------ Entries shown ------
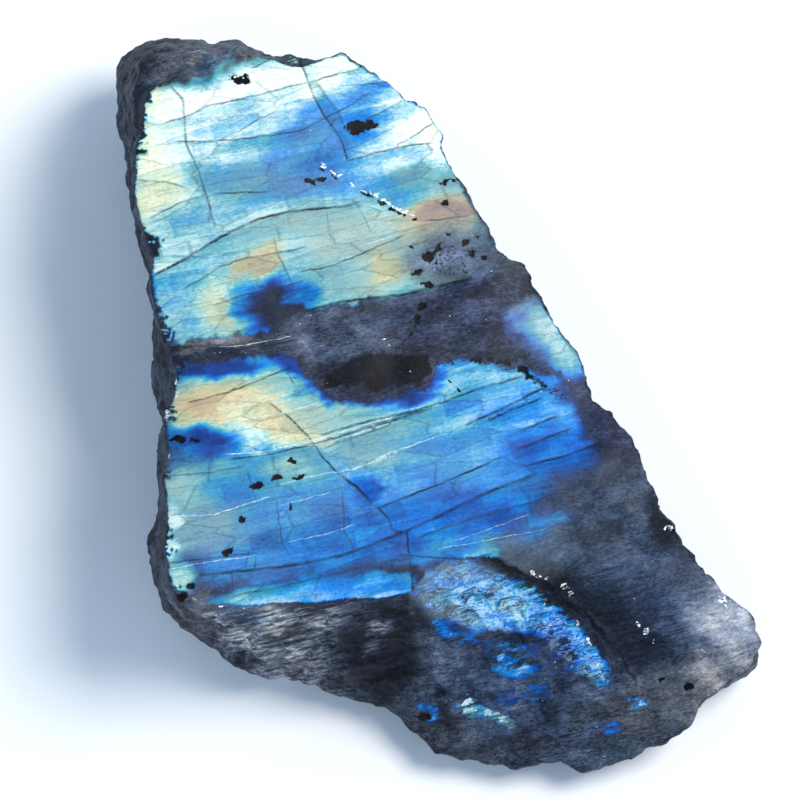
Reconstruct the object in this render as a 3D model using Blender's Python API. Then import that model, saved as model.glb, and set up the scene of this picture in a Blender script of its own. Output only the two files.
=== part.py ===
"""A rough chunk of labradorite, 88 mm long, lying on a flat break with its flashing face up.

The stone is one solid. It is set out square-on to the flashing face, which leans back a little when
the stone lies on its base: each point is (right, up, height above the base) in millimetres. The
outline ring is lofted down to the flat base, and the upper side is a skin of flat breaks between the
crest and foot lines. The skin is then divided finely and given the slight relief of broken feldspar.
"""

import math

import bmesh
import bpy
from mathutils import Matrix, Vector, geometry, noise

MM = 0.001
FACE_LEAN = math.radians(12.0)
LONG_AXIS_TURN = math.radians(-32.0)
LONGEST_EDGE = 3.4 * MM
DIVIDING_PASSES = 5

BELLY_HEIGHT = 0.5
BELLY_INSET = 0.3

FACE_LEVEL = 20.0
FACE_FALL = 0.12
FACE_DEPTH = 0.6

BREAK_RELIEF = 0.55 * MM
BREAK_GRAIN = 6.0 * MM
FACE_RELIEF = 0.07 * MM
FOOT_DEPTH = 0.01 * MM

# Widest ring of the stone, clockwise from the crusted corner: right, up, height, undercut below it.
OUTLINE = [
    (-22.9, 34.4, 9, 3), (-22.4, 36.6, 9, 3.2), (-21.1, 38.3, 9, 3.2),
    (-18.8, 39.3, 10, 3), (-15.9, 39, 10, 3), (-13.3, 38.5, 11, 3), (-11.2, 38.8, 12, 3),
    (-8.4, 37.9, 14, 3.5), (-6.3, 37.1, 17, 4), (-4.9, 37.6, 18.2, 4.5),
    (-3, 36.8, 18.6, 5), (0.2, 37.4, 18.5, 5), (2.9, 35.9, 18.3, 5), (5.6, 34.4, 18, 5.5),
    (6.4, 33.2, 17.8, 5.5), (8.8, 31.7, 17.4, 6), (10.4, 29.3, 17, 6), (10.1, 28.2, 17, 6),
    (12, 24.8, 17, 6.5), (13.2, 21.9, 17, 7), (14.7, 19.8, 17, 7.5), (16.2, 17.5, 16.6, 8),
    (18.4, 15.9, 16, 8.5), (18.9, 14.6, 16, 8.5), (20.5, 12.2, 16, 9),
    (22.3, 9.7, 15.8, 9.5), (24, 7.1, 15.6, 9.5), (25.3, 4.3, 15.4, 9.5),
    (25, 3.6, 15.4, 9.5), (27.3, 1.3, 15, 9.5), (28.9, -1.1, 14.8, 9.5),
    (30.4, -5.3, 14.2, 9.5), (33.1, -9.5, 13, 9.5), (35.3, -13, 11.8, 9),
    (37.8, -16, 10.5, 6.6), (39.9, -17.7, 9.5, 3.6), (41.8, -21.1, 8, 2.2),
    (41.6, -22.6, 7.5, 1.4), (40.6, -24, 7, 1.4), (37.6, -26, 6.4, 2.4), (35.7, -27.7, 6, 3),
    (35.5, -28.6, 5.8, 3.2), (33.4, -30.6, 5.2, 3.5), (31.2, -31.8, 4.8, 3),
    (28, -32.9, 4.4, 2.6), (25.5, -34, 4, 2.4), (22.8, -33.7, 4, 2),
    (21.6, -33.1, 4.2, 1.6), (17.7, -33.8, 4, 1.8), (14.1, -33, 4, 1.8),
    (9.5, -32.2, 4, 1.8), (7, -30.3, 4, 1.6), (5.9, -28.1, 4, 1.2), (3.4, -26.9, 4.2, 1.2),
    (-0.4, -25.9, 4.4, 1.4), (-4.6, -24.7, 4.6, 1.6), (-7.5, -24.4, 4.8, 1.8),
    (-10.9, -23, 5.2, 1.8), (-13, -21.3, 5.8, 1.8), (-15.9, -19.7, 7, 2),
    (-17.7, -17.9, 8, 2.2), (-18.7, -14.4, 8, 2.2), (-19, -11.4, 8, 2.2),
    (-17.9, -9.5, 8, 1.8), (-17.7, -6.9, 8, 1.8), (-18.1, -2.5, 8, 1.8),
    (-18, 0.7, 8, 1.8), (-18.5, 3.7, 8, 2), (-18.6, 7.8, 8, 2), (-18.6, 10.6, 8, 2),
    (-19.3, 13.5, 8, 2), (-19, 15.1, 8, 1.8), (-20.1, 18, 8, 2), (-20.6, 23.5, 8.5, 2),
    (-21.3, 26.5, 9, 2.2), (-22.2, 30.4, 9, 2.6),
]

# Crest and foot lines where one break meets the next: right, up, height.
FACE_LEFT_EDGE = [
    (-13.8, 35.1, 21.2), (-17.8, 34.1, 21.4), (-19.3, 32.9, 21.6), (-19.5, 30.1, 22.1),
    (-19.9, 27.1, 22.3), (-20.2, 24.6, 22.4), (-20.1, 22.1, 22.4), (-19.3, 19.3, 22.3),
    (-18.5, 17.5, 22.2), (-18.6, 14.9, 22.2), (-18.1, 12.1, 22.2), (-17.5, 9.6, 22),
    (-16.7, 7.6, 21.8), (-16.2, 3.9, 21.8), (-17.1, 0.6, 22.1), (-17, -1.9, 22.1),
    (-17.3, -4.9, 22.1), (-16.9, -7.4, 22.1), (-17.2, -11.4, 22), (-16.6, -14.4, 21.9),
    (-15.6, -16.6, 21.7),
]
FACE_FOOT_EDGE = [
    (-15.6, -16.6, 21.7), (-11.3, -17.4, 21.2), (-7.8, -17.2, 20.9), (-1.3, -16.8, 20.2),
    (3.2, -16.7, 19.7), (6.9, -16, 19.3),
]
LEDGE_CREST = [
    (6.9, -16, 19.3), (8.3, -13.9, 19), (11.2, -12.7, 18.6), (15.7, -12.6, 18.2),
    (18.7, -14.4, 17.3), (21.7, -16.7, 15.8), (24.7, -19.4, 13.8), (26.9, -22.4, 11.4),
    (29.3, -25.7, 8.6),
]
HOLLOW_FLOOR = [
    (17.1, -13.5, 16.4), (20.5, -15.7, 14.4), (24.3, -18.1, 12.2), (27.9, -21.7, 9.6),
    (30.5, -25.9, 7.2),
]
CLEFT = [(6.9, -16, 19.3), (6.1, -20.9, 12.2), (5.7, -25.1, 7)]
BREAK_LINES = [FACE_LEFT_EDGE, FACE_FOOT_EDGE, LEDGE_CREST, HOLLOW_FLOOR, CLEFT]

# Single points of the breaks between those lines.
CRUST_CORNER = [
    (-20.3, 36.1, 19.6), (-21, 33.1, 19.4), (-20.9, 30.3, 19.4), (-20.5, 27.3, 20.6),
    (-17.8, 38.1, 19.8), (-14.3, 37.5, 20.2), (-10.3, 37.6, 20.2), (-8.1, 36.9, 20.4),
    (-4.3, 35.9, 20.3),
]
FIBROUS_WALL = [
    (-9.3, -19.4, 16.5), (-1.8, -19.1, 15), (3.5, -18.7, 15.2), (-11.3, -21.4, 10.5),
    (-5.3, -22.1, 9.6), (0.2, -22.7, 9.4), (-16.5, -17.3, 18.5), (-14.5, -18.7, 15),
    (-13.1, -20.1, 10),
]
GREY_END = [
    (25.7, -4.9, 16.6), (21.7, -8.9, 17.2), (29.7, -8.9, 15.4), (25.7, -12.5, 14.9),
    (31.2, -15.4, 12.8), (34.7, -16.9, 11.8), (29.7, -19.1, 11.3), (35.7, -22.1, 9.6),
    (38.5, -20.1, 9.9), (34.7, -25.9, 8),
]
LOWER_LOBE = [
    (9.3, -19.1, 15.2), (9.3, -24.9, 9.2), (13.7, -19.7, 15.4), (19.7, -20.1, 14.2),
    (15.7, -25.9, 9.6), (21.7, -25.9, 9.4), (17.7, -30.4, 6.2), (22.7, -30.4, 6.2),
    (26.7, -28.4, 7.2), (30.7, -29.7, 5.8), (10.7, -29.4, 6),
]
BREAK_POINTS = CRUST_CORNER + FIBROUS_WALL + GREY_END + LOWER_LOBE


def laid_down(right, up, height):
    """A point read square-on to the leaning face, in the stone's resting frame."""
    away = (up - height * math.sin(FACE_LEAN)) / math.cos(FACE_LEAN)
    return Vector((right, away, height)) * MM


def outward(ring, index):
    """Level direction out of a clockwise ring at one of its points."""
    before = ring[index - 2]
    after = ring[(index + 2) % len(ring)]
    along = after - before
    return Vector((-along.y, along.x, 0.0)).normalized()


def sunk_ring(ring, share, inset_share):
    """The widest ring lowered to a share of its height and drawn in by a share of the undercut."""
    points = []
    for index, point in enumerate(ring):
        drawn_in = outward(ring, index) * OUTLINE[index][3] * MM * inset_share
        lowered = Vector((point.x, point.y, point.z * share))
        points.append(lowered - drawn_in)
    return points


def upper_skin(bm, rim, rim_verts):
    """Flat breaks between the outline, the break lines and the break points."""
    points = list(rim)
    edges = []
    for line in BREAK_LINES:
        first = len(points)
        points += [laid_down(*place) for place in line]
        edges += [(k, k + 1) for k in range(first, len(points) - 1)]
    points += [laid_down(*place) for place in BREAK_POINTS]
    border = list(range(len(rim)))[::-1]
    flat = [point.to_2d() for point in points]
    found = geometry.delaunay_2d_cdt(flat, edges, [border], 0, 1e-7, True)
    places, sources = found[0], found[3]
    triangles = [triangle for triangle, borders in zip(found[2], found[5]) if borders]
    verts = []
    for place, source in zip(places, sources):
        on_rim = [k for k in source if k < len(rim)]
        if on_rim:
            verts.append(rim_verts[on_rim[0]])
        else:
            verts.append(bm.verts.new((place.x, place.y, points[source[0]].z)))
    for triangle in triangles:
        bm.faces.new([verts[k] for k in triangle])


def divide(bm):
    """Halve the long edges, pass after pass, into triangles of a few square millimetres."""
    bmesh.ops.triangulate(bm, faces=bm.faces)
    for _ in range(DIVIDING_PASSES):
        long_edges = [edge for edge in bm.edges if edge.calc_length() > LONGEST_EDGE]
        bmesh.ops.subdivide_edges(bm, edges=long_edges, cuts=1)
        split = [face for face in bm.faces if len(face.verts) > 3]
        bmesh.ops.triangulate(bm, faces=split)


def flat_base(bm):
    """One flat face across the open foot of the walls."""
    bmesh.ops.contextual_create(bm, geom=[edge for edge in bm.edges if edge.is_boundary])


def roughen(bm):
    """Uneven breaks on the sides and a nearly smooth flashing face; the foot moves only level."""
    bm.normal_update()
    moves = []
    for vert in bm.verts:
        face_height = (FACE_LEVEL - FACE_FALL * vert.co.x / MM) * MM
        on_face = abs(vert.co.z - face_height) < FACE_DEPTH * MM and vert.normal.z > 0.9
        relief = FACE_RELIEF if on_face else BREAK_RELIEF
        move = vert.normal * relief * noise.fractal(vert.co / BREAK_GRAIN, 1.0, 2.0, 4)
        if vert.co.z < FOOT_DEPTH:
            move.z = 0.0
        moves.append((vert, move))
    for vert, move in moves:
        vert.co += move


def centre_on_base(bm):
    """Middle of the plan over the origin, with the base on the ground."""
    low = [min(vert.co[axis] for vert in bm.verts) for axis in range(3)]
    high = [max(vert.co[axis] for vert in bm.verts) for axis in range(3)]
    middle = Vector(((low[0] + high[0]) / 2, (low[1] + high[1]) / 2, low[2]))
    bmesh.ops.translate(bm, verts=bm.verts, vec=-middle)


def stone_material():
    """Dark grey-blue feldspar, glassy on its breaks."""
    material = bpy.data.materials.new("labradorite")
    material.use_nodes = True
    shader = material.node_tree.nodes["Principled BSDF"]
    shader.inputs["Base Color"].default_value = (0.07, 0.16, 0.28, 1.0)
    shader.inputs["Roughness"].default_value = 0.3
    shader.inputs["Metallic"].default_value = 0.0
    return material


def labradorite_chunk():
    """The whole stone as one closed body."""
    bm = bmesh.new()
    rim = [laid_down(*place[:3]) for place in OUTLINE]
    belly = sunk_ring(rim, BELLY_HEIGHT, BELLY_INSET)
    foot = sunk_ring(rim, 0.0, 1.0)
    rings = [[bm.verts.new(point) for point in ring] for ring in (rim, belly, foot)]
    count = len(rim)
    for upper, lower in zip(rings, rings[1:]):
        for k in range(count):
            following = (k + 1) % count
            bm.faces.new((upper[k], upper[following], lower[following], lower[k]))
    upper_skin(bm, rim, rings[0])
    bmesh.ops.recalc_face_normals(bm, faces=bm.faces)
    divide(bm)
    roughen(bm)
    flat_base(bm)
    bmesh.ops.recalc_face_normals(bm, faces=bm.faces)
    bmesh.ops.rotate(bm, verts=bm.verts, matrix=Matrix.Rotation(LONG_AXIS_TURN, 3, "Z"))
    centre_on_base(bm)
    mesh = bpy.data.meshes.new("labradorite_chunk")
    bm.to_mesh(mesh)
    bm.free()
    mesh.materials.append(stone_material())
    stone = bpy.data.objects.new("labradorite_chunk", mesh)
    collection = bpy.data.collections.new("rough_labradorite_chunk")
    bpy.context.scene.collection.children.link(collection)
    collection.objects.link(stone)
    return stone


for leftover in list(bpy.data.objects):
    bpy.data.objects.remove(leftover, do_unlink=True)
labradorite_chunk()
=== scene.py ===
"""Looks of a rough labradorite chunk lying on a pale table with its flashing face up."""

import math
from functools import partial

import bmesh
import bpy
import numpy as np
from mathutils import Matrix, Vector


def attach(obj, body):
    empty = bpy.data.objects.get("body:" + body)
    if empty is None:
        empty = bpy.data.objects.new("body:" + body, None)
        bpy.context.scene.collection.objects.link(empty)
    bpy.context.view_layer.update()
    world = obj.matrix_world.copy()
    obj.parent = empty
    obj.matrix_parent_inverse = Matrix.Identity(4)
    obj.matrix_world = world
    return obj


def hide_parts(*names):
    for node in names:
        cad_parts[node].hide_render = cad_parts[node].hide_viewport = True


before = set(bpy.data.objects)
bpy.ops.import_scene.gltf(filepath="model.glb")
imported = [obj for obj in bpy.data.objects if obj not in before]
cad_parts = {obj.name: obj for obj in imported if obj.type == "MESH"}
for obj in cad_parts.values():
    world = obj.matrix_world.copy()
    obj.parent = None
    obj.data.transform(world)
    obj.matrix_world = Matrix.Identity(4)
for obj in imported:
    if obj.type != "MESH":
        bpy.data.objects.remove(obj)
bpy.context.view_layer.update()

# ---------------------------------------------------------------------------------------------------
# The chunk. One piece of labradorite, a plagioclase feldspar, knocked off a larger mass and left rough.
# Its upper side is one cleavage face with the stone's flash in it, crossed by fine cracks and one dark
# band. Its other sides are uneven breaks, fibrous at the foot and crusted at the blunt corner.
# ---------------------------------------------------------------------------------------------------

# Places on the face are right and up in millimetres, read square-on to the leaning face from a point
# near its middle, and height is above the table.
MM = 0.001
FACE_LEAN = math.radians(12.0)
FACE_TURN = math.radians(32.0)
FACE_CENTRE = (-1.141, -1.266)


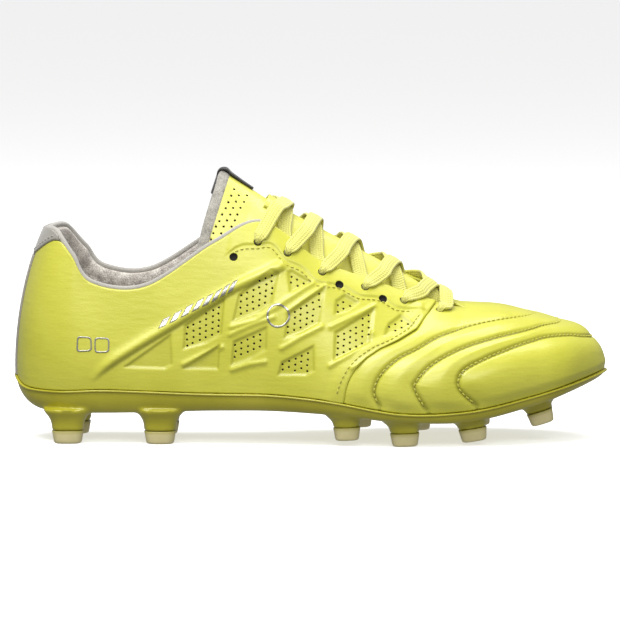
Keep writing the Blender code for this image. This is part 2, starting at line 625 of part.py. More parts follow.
------
Short exercise: Copy exactly the lines that run from the first line of the data to the line containing "FOOT_DEPTH = 0.01 * MM", please, with both ends included and nothing else.

Answer to this task:
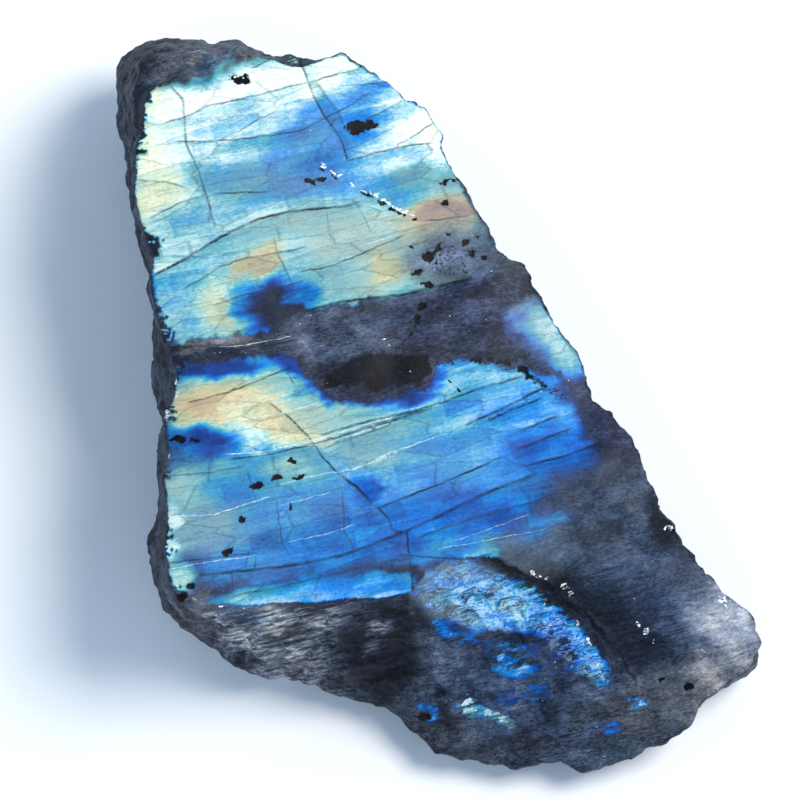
Reconstruct the object in this render as a 3D model using Blender's Python API. Then import that model, saved as model.glb, and set up the scene of this picture in a Blender script of its own. Output only the two files.
=== part.py ===
"""A rough chunk of labradorite, 88 mm long, lying on a flat break with its flashing face up.

The stone is one solid. It is set out square-on to the flashing face, which leans back a little when
the stone lies on its base: each point is (right, up, height above the base) in millimetres. The
outline ring is lofted down to the flat base, and the upper side is a skin of flat breaks between the
crest and foot lines. The skin is then divided finely and given the slight relief of broken feldspar.
"""

import math

import bmesh
import bpy
from mathutils import Matrix, Vector, geometry, noise

MM = 0.001
FACE_LEAN = math.radians(12.0)
LONG_AXIS_TURN = math.radians(-32.0)
LONGEST_EDGE = 3.4 * MM
DIVIDING_PASSES = 5

BELLY_HEIGHT = 0.5
BELLY_INSET = 0.3

FACE_LEVEL = 20.0
FACE_FALL = 0.12
FACE_DEPTH = 0.6

BREAK_RELIEF = 0.55 * MM
BREAK_GRAIN = 6.0 * MM
FACE_RELIEF = 0.07 * MM
FOOT_DEPTH = 0.01 * MM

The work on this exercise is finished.